» WHAT IS ASKED
Would you quote the material below in full and unchanged?

» COLLECTED DATA
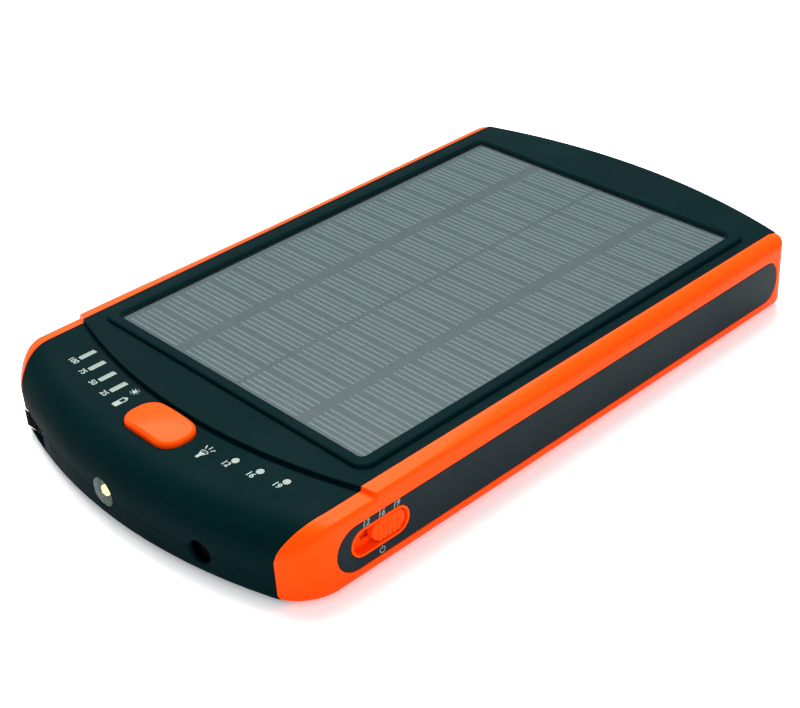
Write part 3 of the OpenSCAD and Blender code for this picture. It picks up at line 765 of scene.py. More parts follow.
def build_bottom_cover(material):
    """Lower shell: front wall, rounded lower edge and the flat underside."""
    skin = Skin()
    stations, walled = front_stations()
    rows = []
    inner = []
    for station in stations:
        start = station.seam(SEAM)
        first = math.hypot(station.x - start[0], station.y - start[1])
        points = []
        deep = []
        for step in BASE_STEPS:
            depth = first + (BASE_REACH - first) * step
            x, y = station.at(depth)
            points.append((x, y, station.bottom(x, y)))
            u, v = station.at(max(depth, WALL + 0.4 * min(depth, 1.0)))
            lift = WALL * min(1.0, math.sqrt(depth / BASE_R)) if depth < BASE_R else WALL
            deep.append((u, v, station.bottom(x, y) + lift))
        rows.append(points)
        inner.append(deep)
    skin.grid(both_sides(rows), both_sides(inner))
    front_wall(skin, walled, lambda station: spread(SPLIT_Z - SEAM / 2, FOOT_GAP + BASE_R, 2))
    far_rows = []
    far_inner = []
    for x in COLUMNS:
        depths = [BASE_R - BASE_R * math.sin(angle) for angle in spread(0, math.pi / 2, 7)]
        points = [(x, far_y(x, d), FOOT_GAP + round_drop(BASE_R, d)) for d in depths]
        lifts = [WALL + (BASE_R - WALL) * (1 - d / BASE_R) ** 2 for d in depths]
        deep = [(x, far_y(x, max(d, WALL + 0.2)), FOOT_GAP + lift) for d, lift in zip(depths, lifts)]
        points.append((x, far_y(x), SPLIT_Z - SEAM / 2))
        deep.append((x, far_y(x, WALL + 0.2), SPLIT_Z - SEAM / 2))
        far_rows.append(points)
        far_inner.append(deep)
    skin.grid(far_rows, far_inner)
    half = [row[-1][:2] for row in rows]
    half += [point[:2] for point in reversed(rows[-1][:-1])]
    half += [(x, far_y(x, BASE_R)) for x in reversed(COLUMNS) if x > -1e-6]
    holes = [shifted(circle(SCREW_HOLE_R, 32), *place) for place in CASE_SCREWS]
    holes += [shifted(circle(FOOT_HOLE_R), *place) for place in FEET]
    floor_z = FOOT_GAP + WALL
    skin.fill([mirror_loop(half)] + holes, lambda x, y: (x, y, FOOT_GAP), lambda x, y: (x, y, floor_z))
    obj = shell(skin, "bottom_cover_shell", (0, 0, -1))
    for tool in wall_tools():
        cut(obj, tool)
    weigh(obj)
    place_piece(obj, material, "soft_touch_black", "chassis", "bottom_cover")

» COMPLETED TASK
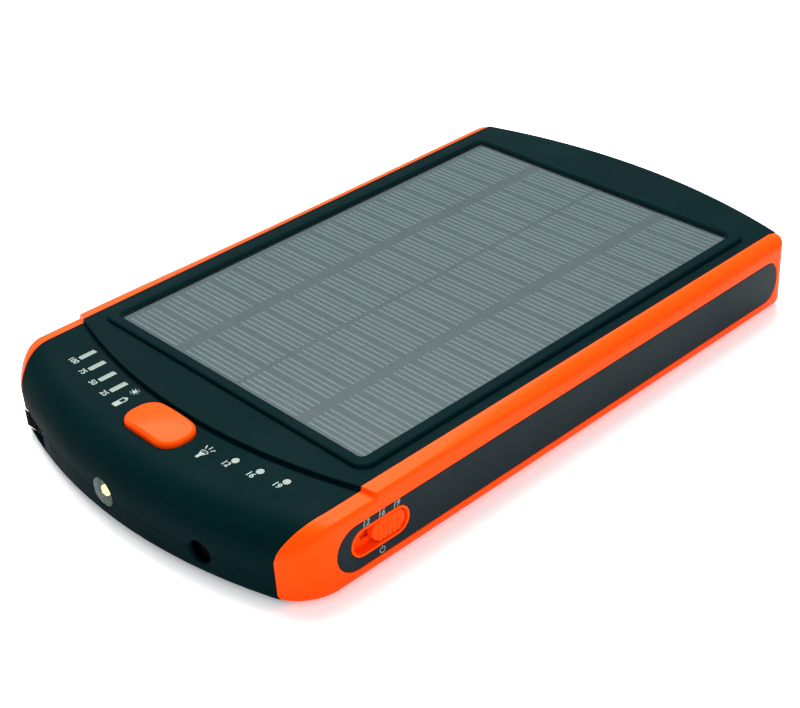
Write part 3 of the OpenSCAD and Blender code for this picture. It picks up at line 765 of scene.py. More parts follow.
def build_bottom_cover(material):
    """Lower shell: front wall, rounded lower edge and the flat underside."""
    skin = Skin()
    stations, walled = front_stations()
    rows = []
    inner = []
    for station in stations:
        start = station.seam(SEAM)
        first = math.hypot(station.x - start[0], station.y - start[1])
        points = []
        deep = []
        for step in BASE_STEPS:
            depth = first + (BASE_REACH - first) * step
            x, y = station.at(depth)
            points.append((x, y, station.bottom(x, y)))
            u, v = station.at(max(depth, WALL + 0.4 * min(depth, 1.0)))
            lift = WALL * min(1.0, math.sqrt(depth / BASE_R)) if depth < BASE_R else WALL
            deep.append((u, v, station.bottom(x, y) + lift))
        rows.append(points)
        inner.append(deep)
    skin.grid(both_sides(rows), both_sides(inner))
    front_wall(skin, walled, lambda station: spread(SPLIT_Z - SEAM / 2, FOOT_GAP + BASE_R, 2))
    far_rows = []
    far_inner = []
    for x in COLUMNS:
        depths = [BASE_R - BASE_R * math.sin(angle) for angle in spread(0, math.pi / 2, 7)]
        points = [(x, far_y(x, d), FOOT_GAP + round_drop(BASE_R, d)) for d in depths]
        lifts = [WALL + (BASE_R - WALL) * (1 - d / BASE_R) ** 2 for d in depths]
        deep = [(x, far_y(x, max(d, WALL + 0.2)), FOOT_GAP + lift) for d, lift in zip(depths, lifts)]
        points.append((x, far_y(x), SPLIT_Z - SEAM / 2))
        deep.append((x, far_y(x, WALL + 0.2), SPLIT_Z - SEAM / 2))
        far_rows.append(points)
        far_inner.append(deep)
    skin.grid(far_rows, far_inner)
    half = [row[-1][:2] for row in rows]
    half += [point[:2] for point in reversed(rows[-1][:-1])]
    half += [(x, far_y(x, BASE_R)) for x in reversed(COLUMNS) if x > -1e-6]
    holes = [shifted(circle(SCREW_HOLE_R, 32), *place) for place in CASE_SCREWS]
    holes += [shifted(circle(FOOT_HOLE_R), *place) for place in FEET]
    floor_z = FOOT_GAP + WALL
    skin.fill([mirror_loop(half)] + holes, lambda x, y: (x, y, FOOT_GAP), lambda x, y: (x, y, floor_z))
    obj = shell(skin, "bottom_cover_shell", (0, 0, -1))
    for tool in wall_tools():
        cut(obj, tool)
    weigh(obj)
    place_piece(obj, material, "soft_touch_black", "chassis", "bottom_cover")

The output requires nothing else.